Patterns that actually worked

I tried a lot of things. Most didn’t work. Here’s what survived:

flowchart TD
    root["Patterns That Worked"]
    
    root --> PlannerBuilders
    root --> CriticPass
    root --> ToolRouter
    root --> ReplayBuffer
    root --> UIFeedback
    root --> HumanTaste
    
    PlannerBuilders["📋→🔨 Planner to Builders<br/>One brain, many hands<br/>Small tasks = fewer mistakes"]
    CriticPass["🔍 Critic Pass<br/>Linting before human eyes<br/>Catches the obvious stuff"]
    ToolRouter["🔀 Tool Router<br/>Right tool for the job<br/>No more hammer for screws"]
    ReplayBuffer["📼 Replay Buffer<br/>Log every agent action<br/>What changed? → check tape"]
    UIFeedback["🎛️ UI Feedback Loop<br/>Sliders > staring at JSON<br/>See problems, not just numbers"]
    HumanTaste["👤 Human Taste Check<br/>Metrics aren't everything<br/>Does this feel right?"]
    
    style root fill:#f1f5f9,stroke:#64748b,stroke-width:2px,color:#0f172a
    style PlannerBuilders fill:#f8fafc,stroke:#94a3b8,stroke-width:1px,color:#1e293b
    style CriticPass fill:#f8fafc,stroke:#94a3b8,stroke-width:1px,color:#1e293b
    style ToolRouter fill:#f8fafc,stroke:#94a3b8,stroke-width:1px,color:#1e293b
    style ReplayBuffer fill:#f8fafc,stroke:#94a3b8,stroke-width:1px,color:#1e293b
    style UIFeedback fill:#f8fafc,stroke:#94a3b8,stroke-width:1px,color:#1e293b
    style HumanTaste fill:#f8fafc,stroke:#94a3b8,stroke-width:1px,color:#1e293b

Planner → Builders.
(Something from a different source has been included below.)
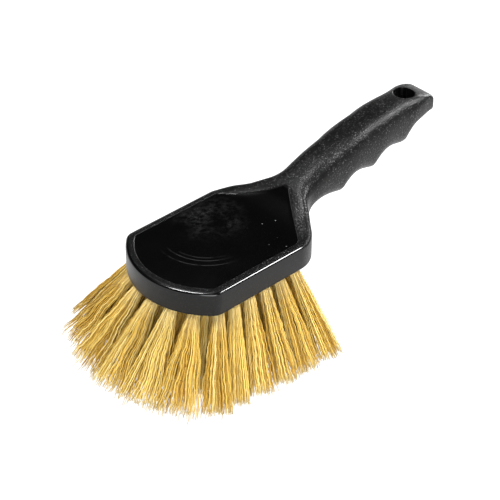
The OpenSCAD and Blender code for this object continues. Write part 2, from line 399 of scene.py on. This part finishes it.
def moulded_plastic():
    """Black plastic: leather grain where the mould was etched, with painted glints on it, and worn
    gloss where polished.
    """
    made, start, link = material(
        "moulded_plastic", ior=1.48, Specular_IOR_Level=0.28, Coat_Roughness=0.12)
    place = start.node("TexCoord", output=3)
    finish = start.node("Attribute", attribute_name="finish", output=2)
    grained, polished = finish.over(0, 1), finish.over(0, -1)

    # Leather grain: cells about a millimetre across with a finer noise on them
    warp = start.node("TexNoise", {"Vector": place, "Scale": 900.0, "Detail": 1.0}, output=1)
    bent = start.node("Mix", {0: 0.0006, 6: place, 7: warp}, output=2, data_type="RGBA")
    cells = start.node("TexVoronoi", {"Vector": bent, "Scale": 1000.0}, feature="F1")
    pores = cells.over(0.1, 0.62)
    fine = start.node("TexNoise", {"Vector": place, "Scale": 1250.0, "Detail": 1.0})
    relief = (pores * 0.8 + fine * 0.4) * grained
    bump = start.node("Bump", {"Strength": 0.65, "Distance": 0.00017, "Height": relief})
    # Painted highlight: bright specks painted into the grain's colour stand in for the sparkle of
    # light on it
    painted_glint = fine.over(0.57, 0.68) * cells.over(0.6, 0.3) * grained

    # Wear on the panel: a cloudy patch, three scrubbed arcs and specks of dust
    clouds = start.node("TexNoise", {"Vector": place, "Scale": 60.0, "Detail": 5.0})
    mottle = start.node("TexNoise", {"Vector": place, "Scale": 420.0, "Detail": 4.0}).over(0.4, 0.7)
    patch = place.distance(62, 18).over(0.024, 0.006) * clouds.over(0.35, 0.62) * mottle * polished
    swing = place.distance(52, 8)
    streaks = start.node("TexNoise", {"Vector": place, "Scale": 95.0, "Detail": 2.0})
    arcs = sum(
        start.math("ABSOLUTE", swing - radius).over(0.0005, 0.0001) * strength
        for radius, strength in ((0.0235, 0.7), (0.0262, 1.0), (0.0305, 0.8))
    )
    forward = start.node("SeparateXYZ", {0: place}).over(home[0] + 0.048, home[0] + 0.036)
    near_side = start.node("SeparateXYZ", {0: place}, output=1).over(0.014, 0.004)
    arcs = arcs * streaks.over(0.4, 0.54) * forward * near_side * polished
    dust = start.node("TexVoronoi", {"Vector": place, "Scale": 260.0}).over(0.11, 0.07)
    rare = start.node("TexNoise", {"Vector": place, "Scale": 90.0}).over(0.4, 0.5)
    specks = dust * rare * place.distance(80, -19).over(0.02, 0.01) * polished

    # The colour mixes the painted glints on the grain with the real wear on the panel and a faint
    # random tone
    tone = painted_glint + patch * 0.16 + arcs * 0.2 + clouds * 0.006
    colour = tone.colours(black, scuff_and_glint_grey)
    link(
        Base_Color=specks.colours(colour, dust_grey),
        Roughness=(pores * 0.12 - 0.06) * grained - polished * 0.18 + clouds * 0.08
        + (patch + arcs) * 0.2 + 0.31,
        Coat_Weight=polished * 0.8 - (patch + arcs) * 0.4,
        Normal=bump,
    )
    return made


moulding.data.materials.clear()
moulding.data.materials.append(moulded_plastic())
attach(moulding, "root")
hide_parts("block_and_handle")

# ---- Wire anchors ------------------------------------------------------------------------------
# A short piece of drawn flat steel wire crosses the bottom of each hole. It is driven in with
# the folded tuft round it and bites into the hole's wall.


def drawn_wire():
    """Bright steel with fine lines along the way it was drawn."""
    made, start, link = material("drawn_wire", metallic=1.0)
    place = start.node("TexCoord", output=3)
    streaks = start.node("Mapping", {"Vector": place, "Scale": (6000.0, 300.0, 6000.0)})
    lines = start.node("TexNoise", {"Vector": streaks, "Scale": 1.0, "Detail": 3.0})
    link(
        Base_Color=lines.colours((0.42, 0.41, 0.4, 1), (0.66, 0.65, 0.63, 1)),
        Roughness=lines * 0.25 + 0.25,
    )
    return made


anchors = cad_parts["anchor_wires"]
anchors.data.materials.clear()
anchors.data.materials.append(drawn_wire())

# ---- Tufts -------------------------------------------------------------------------------------
# Crimped plastic filament in cream yellow. Each tuft is a bundle of strands folded over its
# wire, so it fills its hole, comes out round and then opens into locks with ragged, greyer tips.

strand_r, crimps = 0.35, 23
mouth = 0.011  # from the fold to where the strands start to spread, in metres
outer_strands, inner_strands, locks = 120, 84, 11
outer_tip_r, inner_tip_r, nose_spread, corner_spread = 8.5, 7.6, 2.7, 1.3
lock_grip, stray_share, long_share, short_share, dark_share = 0.8, 0.03, 0.08, 0.12, 0.18
golden_angle = math.pi * (3 - math.sqrt(5))

# One strand, standing on the origin: a three-sided rod, cut across once for each half crimp
bpy.ops.object.select_all(action="DESELECT")
bpy.ops.mesh.primitive_cylinder_add(vertices=3, radius=strand_r * mm, depth=1, location=(0, 0, 0.5))
strand = bpy.context.object
bpy.ops.object.mode_set(mode="EDIT")
bpy.ops.mesh.select_mode(type="EDGE")
bpy.ops.mesh.select_all(action="DESELECT")
bpy.ops.object.mode_set(mode="OBJECT")
points = strand.data.vertices
for rib in strand.data.edges:
    low_end, high_end = (points[k].co.z for k in rib.vertices)
    rib.select = abs(low_end - high_end) > 0.5
bpy.ops.object.mode_set(mode="EDIT")
bpy.ops.mesh.subdivide(number_cuts=crimps - 1)
bpy.ops.object.mode_set(mode="OBJECT")
strand_points = np.array([v.co for v in strand.data.vertices]) + (0, 0, 0.5)
strand_faces = [list(f.vertices) for f in strand.data.polygons]
bpy.data.objects.remove(strand)


# The paler cream is a painted highlight for the strands near their roots
tip_grey, painted_root_light = (0.42, 0.35, 0.2, 1), (0.92, 0.78, 0.42, 1)
shades = [
    (0.0, (0.3, 0.155, 0.016)), (0.3, (0.62, 0.37, 0.05)),
    (0.65, (0.8, 0.565, 0.125)), (1.0, (0.93, 0.77, 0.31)),
]


def filament():
    """Golden-cream filament: every strand has its own shade, its split tip is greyer, and a painted
    highlight makes it paler near its root.
    """
    made, start, link = material("filament", ior=1.49, Specular_IOR_Level=0.4)
    shade = start.node("Attribute", attribute_name="shade", output=2)
    reach = start.node("Attribute", attribute_name="reach", output=2)
    place = start.node("TexCoord", output=3)
    mottle = start.node("TexNoise", {"Vector": place, "Scale": 260.0, "Detail": 3.0})
    tone = shade * 0.85 + mottle * 0.3 - 0.08
    body = tone.node("ValToRGB", {0: tone}, stops=shades)
    # Painted highlight: towards the root the strands are painted paler, as if lit from above
    root_lit_body = (reach.over(0.42, 0.2) * 0.4).colours(body, painted_root_light)
    link(
        Base_Color=(reach.over(0.93, 1.0) * 0.55).colours(root_lit_body, tip_grey),
        Roughness=mottle * 0.2 + 0.36,
    )
    return made


def bundle(name, count, tip_r, seed):
    """All strands of one tuft as one mesh, from its fold to its ragged tips."""
    rng = np.random.default_rng(seed)
    root, tip = axes[name]
    axis = (tip - root) / np.linalg.norm(tip - root)
    side = np.cross(axis, (0, 0, 1.0))
    side /= np.linalg.norm(side)
    other = np.cross(axis, side)
    length = np.linalg.norm(tip - root)
    place = (root - home)[0] / mm
    wild = 1 - 0.7 * ease(corner_x - 4, corner_x + 12, place)
    at_corner = corner_x - 10 < place < corner_x + 5
    widen = corner_spread if at_corner else 1  # the tufts there close the gap at the corner

    # Even places over a disc, turned into locks that draw together a little
    k = np.arange(count)
    angle = k * golden_angle + rng.uniform(0, 6)
    disc = np.sqrt((k + 0.5) / count)[:, None] * np.stack([np.cos(angle), np.sin(angle)], 1)
    turn = np.arange(locks) * 2.4 + rng.uniform(0, 6)
    centres = np.sqrt((np.arange(locks) + 0.5) / locks)[:, None]
    centres = centres * np.stack([np.cos(turn), np.sin(turn)], 1)
    centres += rng.normal(0, 0.08, centres.shape)
    lock = ((disc[:, None] - centres[None]) ** 2).sum(2).argmin(1)
    drawn = centres[lock] + (disc - centres[lock]) * lock_grip + rng.normal(0, 0.04, disc.shape)
    stray = rng.random(count) < stray_share
    drawn[stray] *= rng.uniform(1.1, 1.4, stray.sum())[:, None]

    # How long each strand is, and where the points along it are
    reach = length + rng.normal(0, 0.45 + 0.45 * wild, count) * mm
    long = rng.random(count) < long_share + 0.14 * wild
    reach[long] += rng.uniform(0.5, 1.5 + 3.2 * wild, long.sum()) * mm
    short = rng.random(count) < short_share
    reach[short] -= rng.uniform(1, 8, short.sum()) * mm
    t = strand_points[:, 2]
    s = t[None] * reach[:, None]
    out = np.clip((s - mouth) / (length - mouth), 0, 1.2)
    flare = out**1.05
    root_r = (hole_r - strand_r) * mm

    # Each lock waves as a whole, and its strands are crimped together
    wave_way = rng.uniform(0, 6.28, locks)[lock]
    wave = (0.25 + 0.4 * wild) * mm * np.sin(
        s / (rng.uniform(2.6, 4.4, locks)[lock][:, None] * mm)
        + rng.uniform(0, 6.28, locks)[lock][:, None]) * np.minimum(out * 2, 1)
    way = rng.normal(0, 0.3 + 0.3 * wild, count)
    flip = (rng.random(locks) < 0.4 * wild)[lock]
    step = np.rint(t * crimps).astype(int)
    zigzag = np.where((step[None] + flip[:, None]) % 2, 1.0, -1.0)
    crimp = zigzag * rng.uniform(0.1, 0.26, count)[:, None] * mm * np.clip(out * 5, 0, 1)
    sway = rng.normal(0, 0.8, 2) * mm

    u = disc[:, :1] * root_r * (1 - flare) + drawn[:, :1] * tip_r * widen * mm * flare
    v = disc[:, 1:] * root_r * (1 - flare) + drawn[:, 1:] * tip_r * mm * flare
    u = u + wave * np.cos(wave_way)[:, None] + crimp * np.cos(way)[:, None] + sway[0] * flare**2
    v = v + wave * np.sin(wave_way)[:, None] + crimp * np.sin(way)[:, None] + sway[1] * flare**2

    # The strand's own section: pressed thin in the hole, and thin again at its split tip
    thin = np.interp(t, (0, 0.2, 0.5, 0.84, 1), (0.6, 0.75, 1, 1, 0.5))
    spin = rng.uniform(0, 6.28, count)[:, None]
    x, y = strand_points[:, 0] * thin, strand_points[:, 1] * thin
    size = rng.uniform(0.8, 1.15, count)[:, None] * np.where(long, 0.75, 1.0)[:, None]
    u = u + (x * np.cos(spin) - y * np.sin(spin)) * size
    v = v + (x * np.sin(spin) + y * np.cos(spin)) * size
    co = root + s[..., None] * axis + u[..., None] * side + v[..., None] * other
    co[..., 2] = np.maximum(co[..., 2], 0.2 * mm)

    each = len(strand_points)
    faces = [[v + each * k for v in face] for k in range(count) for face in strand_faces]
    mesh = bpy.data.meshes.new(name + "_strands")
    mesh.from_pydata(co.reshape(-1, 3).tolist(), [], faces)
    shade = rng.normal(0.57, 0.28, count) + rng.normal(0, 0.08, locks)[lock]
    shade[rng.random(count) < dark_share] -= 0.45
    for attribute, values in (
        ("shade", np.repeat(np.clip(shade, 0, 1), each)), ("reach", np.tile(t, count)),
    ):
        made = mesh.attributes.new(attribute, "FLOAT", "POINT")
        made.data.foreach_set("value", values.astype(np.float32))
    mesh.shade_smooth()
    piece = bpy.data.objects.new(name + "_strands", mesh)
    bpy.context.scene.collection.objects.link(piece)
    return piece


cream = filament()
for number, name in enumerate(sorted(tufts)):
    outer = name.startswith("outer")
    count, tip_r = (outer_strands, outer_tip_r) if outer else (inner_strands, inner_tip_r)
    fan = 1 - ease(corner_x - 4, corner_x + 12, (axes[name][0] - home)[0] / mm)
    piece = bundle(name, count, tip_r + nose_spread * fan, seed=100 + number)
    piece.data.materials.append(cream)
    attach(piece, "root")
    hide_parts(name)

# ---- Table, light and camera ------------------------------------------------------------------
# The brush stands on its tufts on a white table. Two small lamps overhead draw the bright lines
# along the block's edges, a third comes from behind, and a wide one fills in from the front.

bpy.ops.object.select_all(action="DESELECT")
bpy.ops.mesh.primitive_plane_add(size=12, location=(0, 0, 0))
table = bpy.context.object
table.name = "table"
white = material(
    "white_table", Roughness=0.9, Base_Color=(0.22, 0.22, 0.22, 1),
    Emission_Color=(1, 1, 1, 1), Emission_Strength=1.02)[0]
table.data.materials.append(white)


def soft_light(name, place, aim, size, power):
    data = bpy.data.lights.new(name, "AREA")
    data.shape, data.size, data.size_y = "RECTANGLE", size[0], size[1]
    data.energy = power
    lamp = bpy.data.objects.new(name, data)
    lamp.location = place
    way = np.array(aim) - np.array(place)
    lamp.rotation_euler = (
        math.acos(-way[2] / np.linalg.norm(way)), 0, math.atan2(-way[0], way[1]))
    bpy.context.scene.collection.objects.link(lamp)


soft_light("key", (0.62, -0.42, 0.92), (0, 0, 0.05), (0.28, 0.28), 13.5)
soft_light("overhead", (-0.295, 0.2, 1.12), (-0.05, 0, 0.07), (0.16, 0.4), 13)
soft_light("rim", (1.0, 0.25, 0.42), (0, 0, 0.07), (0.22, 0.22), 5)
soft_light("front", (-0.7, -0.95, 0.5), (0, 0, 0.05), (0.9, 0.7), 12)

# The room is bright round the horizon and dark overhead, so that black plastic stays black
world = bpy.data.worlds.new("studio")
world.use_nodes = True
bpy.context.scene.world = world
sky = Signal(world.node_tree)
height = sky.node("SeparateXYZ", {0: sky.node("TexCoord", output=0)}, output=2)
glow = height.node("ValToRGB", {0: height}, stops=[
    (0.0, (0.9, 0.9, 0.9)), (0.12, (0.7, 0.7, 0.7)), (0.28, (0.006, 0.006, 0.006)),
    (1.0, (0.01, 0.01, 0.01))])
backdrop = world.node_tree.nodes["Background"]
world.node_tree.links.new(glow.socket, backdrop.inputs["Color"])
backdrop.inputs["Strength"].default_value = 1.0
bpy.context.scene.view_settings.view_transform = "Standard"

azimuth, elevation, distance = math.radians(-42.83), math.radians(36.22), 1.02743
aim = home + np.array([46.95, -32.05, 11.6]) * mm
back = np.array([
    math.sin(azimuth) * math.cos(elevation),
    -math.cos(azimuth) * math.cos(elevation),
    math.sin(elevation),
])
lens = bpy.data.cameras.new("camera")
lens.sensor_width, lens.lens = 36, 136.8
camera = bpy.data.objects.new("camera", lens)
camera.location = aim + back * distance
camera.rotation_euler = (math.pi / 2 - elevation, 0, azimuth)
bpy.context.scene.collection.objects.link(camera)
bpy.context.scene.camera = camera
One agent breaks issues into small, specific tasks. Others pick them up and execute. This sounds obvious, but getting the granularity right took some trial and error. Too big and agents get confused. Too small and developers are managing a to-do list the length of a CVS receipt.

Critic in the loop. Before code hits my screen, a critic agent runs linting and tests. It’s like having a very literal-minded coworker who catches the obvious stuff so I can focus on the subtle stuff.
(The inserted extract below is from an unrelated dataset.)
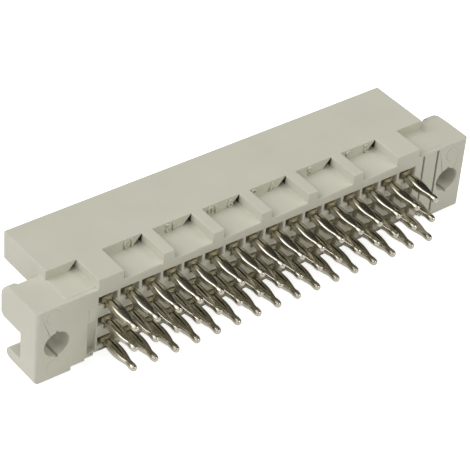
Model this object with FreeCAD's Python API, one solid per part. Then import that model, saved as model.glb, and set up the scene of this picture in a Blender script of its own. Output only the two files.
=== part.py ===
import FreeCAD, Part
import math
import os

# Straight male board connector for press-fit mounting: one moulded housing and 48 contacts.
# Frame: X runs along the strip, Y points from the board to the mating side, Z is up.
# The origin is on the board-side face, midway between the two mounting holes.
# Lengths are in millimetres.

Vec = FreeCAD.Vector

# Contact grid, and the places of its last column and row from the middle
PITCH = 2.54
COLUMNS = 16
ROW_NAMES = ("a", "b", "c")
LAST_COLUMN = (COLUMNS - 1) / 2 * PITCH
LAST_ROW = (len(ROW_NAMES) - 1) / 2 * PITCH

# Housing, overall
COLUMN_TO_HOLE = 5.95
HOLE_TO_END = 2.35
HOUSING_DEPTH = 11.3
TOP_OVER_ROW = 3.31
BOTTOM_UNDER_ROW = 2.61
HOLE_SPACING = 2 * (LAST_COLUMN + COLUMN_TO_HOLE)
OVERALL_LENGTH = HOLE_SPACING + 2 * HOLE_TO_END
TOP_Z = LAST_ROW + TOP_OVER_ROW
BOTTOM_Z = -LAST_ROW - BOTTOM_UNDER_ROW

# Mounting ears
HOLE_DIAMETER = 2.8
HOLE_LEAD_IN = 0.1
HOLE_KEYWAY_WIDTH = 0.3
HOLE_KEYWAY_DEPTH = 0.25
EAR_THICKNESS = 2.9
EAR_OVER_ROW = 2.16
EAR_UNDER_ROW = 1.56
EAR_TOP_Z = LAST_ROW + EAR_OVER_ROW
EAR_BOTTOM_Z = -LAST_ROW - EAR_UNDER_ROW
EAR_EDGE_ROUND = 0.4
EAR_WALL = 1.1
EAR_ROOF_DEPTH = 5.0
CHEEK_DEPTH = 6.3
CHEEK_LOW_Z = 0.4
CHEEK_ROUND = 1.9
CHEEK_LOW_CHAMFER = 0.4
SILL_DEPTH = 5.3
SILL_THICKNESS = 1.25
PAD_RISE = 0.06
PAD_PAST_COLUMN = 4.75
PAD_HALF_LENGTH = LAST_COLUMN + PAD_PAST_COLUMN
PAD_FRONT_Y = 0.5

# Block that holds the contacts
BLOCK_DEPTH = 3.87
BLOCK_PAST_COLUMN = 1.31
BLOCK_HALF_LENGTH = LAST_COLUMN + BLOCK_PAST_COLUMN
# Underside at the front, from the middle outwards: end of each step past the last column, drop under the row
UNDERSIDE_STEPS = ((1.65, 0.61), (2.65, 0.91), (4.25, 1.16))
WINDOW_COUNT = 6
WINDOW_PITCH = 2.366 * PITCH
WINDOW_WIDTH = 1.858 * PITCH
WINDOW_FLOOR_Z = EAR_TOP_Z
RELIEF_WIDTH = 0.95
RELIEF_DEPTH = 4.5
RELIEF_ROOF = 0.12

# Shroud on the mating side
SHROUD_UPPER_PAST_COLUMN = 4.85
SHROUD_LOWER_PAST_COLUMN = 1.9
SHROUD_UPPER_HALF = LAST_COLUMN + SHROUD_UPPER_PAST_COLUMN
SHROUD_LOWER_HALF = LAST_COLUMN + SHROUD_LOWER_PAST_COLUMN
SHROUD_STEP_Z = 2.5
SHROUD_UNDERSIDE_Y = 2.9
CAVITY_FLOOR_Y = 5.0
CAVITY_END_GAP = 1.3
CAVITY_SIDE_GAP = 1.76
MOUTH_CHAMFER = 0.35
KEY_PAST_COLUMN = 3.25
KEY_HALF_LENGTH = LAST_COLUMN + KEY_PAST_COLUMN
KEY_LOW_Z = 3.4

# Marks on the front: two upright grooves at the right, a ramped recess, a pocket and a facet at the left
GROOVES_PAST_COLUMN = (2.1, 4.1)
GROOVE_WIDTH = 0.24
GROOVE_DEPTH = 0.8
GROOVE_TOP_GAP = 0.2
GROOVE_BOTTOM_Z = -3.6
RECESS_PAST_COLUMN = 2.45
RECESS_LEFT = -LAST_COLUMN - RECESS_PAST_COLUMN
RECESS_WIDTH = 1.2
RECESS_DEPTHS = (0.75, 0.05)
RECESS_Z = (-2.95, 0.95)
POCKET_LEFT_Z = -2.3
POCKET_RIGHT_Z = -1.0
POCKET_DEPTH = 1.3
FACET_PAST_COLUMN = 2.36
FACET_LEFT = -LAST_COLUMN - FACET_PAST_COLUMN
FACET_WIDTH = 0.37
FACET_DEPTH = 0.16
FACET_Z = (1.2, 2.55)

# Contact cells in the housing, about the middle of each contact
MOUTH_RIGHT = 0.97
MOUTH_DEPTH = 0.3
SLOT_LEFT = -1.2
SLOT_RIGHT = 0.55
SLOT_LOW = 0.05
SLOT_TOP = 1.12
SLOT_DEPTH = 1.6
CONTACT_CLEARANCE = 0.05

# Contacts
STOCK = 0.6
SHOULDER_LEFT = -0.72
SHOULDER_TOP = 0.9
BODY_FRONT_Y = 0.12
BODY_WIDTH = 0.9
BODY_HEIGHT = 0.84
BODY_END_GAP = 0.4
BLADE_END_Y = 10.0
BLADE_TAPER = 1.0
BLADE_TIP = 0.25
# Press-fit tail, from the board side outwards: distance from the face and half of the width there
TAIL_ROOT_HALF = 0.44
TAIL_STATIONS = ((1.8, 0.52), (3.5, 0.29), (4.2, 0.34))
TAIL_LENGTH = 4.75
TAIL_TIP_HALF = 0.15
# Section of the tail, flat on top and round below, as shares of half its width
TAIL_SECTION = (
    (1, -0.25), (1, 0.68), (0.78, 0.9), (-0.78, 0.9), (-1, 0.68), (-1, -0.25), (-0.55, -0.92), (0.55, -0.92)
)
SLIT_START = 0.1
SLIT_LENGTH = 2.4
SLIT_WIDTH = 0.22
SLIT_FLOOR = 0.2

# How far a cutting shape reaches past the surface that it cuts
OVER = 1.0


def block(x0, x1, y0, y1, z0, z1):
    """Box between two opposite corners."""
    return Part.makeBox(x1 - x0, y1 - y0, z1 - z0, Vec(x0, y0, z0))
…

Keep logs of everything. Every agent run dumps its commands and outputs to a log. When something breaks—and it will—the sequence can be replayed to figure out what changed. Think git blame, but for agent decisions.

Gradio for instant feedback. I wired up a quick UI with sliders for the ranking weights. Being able to see the reranker’s decisions made tuning dramatically faster than staring at JSON outputs.

What I’d do differently

A few lessons learned the hard way:

Vague tasks = creative interpretations. When I said “improve the reranker,” one agent decided the way to do that was to rewrite the entire module in a different framework. Specific acceptance criteria are essential.
Don’t trust imports. Agents will confidently import libraries that don’t exist, or that exist but do something completely different. The critic pass caught most of these, but not all.
Human taste still matters. Agents can optimize for metrics, but metrics don’t always capture “does this actually feel right?” I kept a human checkpoint before anything shipped.

The takeaway

Multi-agent coding isn’t a toy or a demo. It’s a genuinely different way to work. Not faster in every way (debugging agent confusion takes time), but faster in enough ways that the overall velocity goes up. Developers trade writing code for reviewing it, and if that shift is acceptable, it’s pretty great.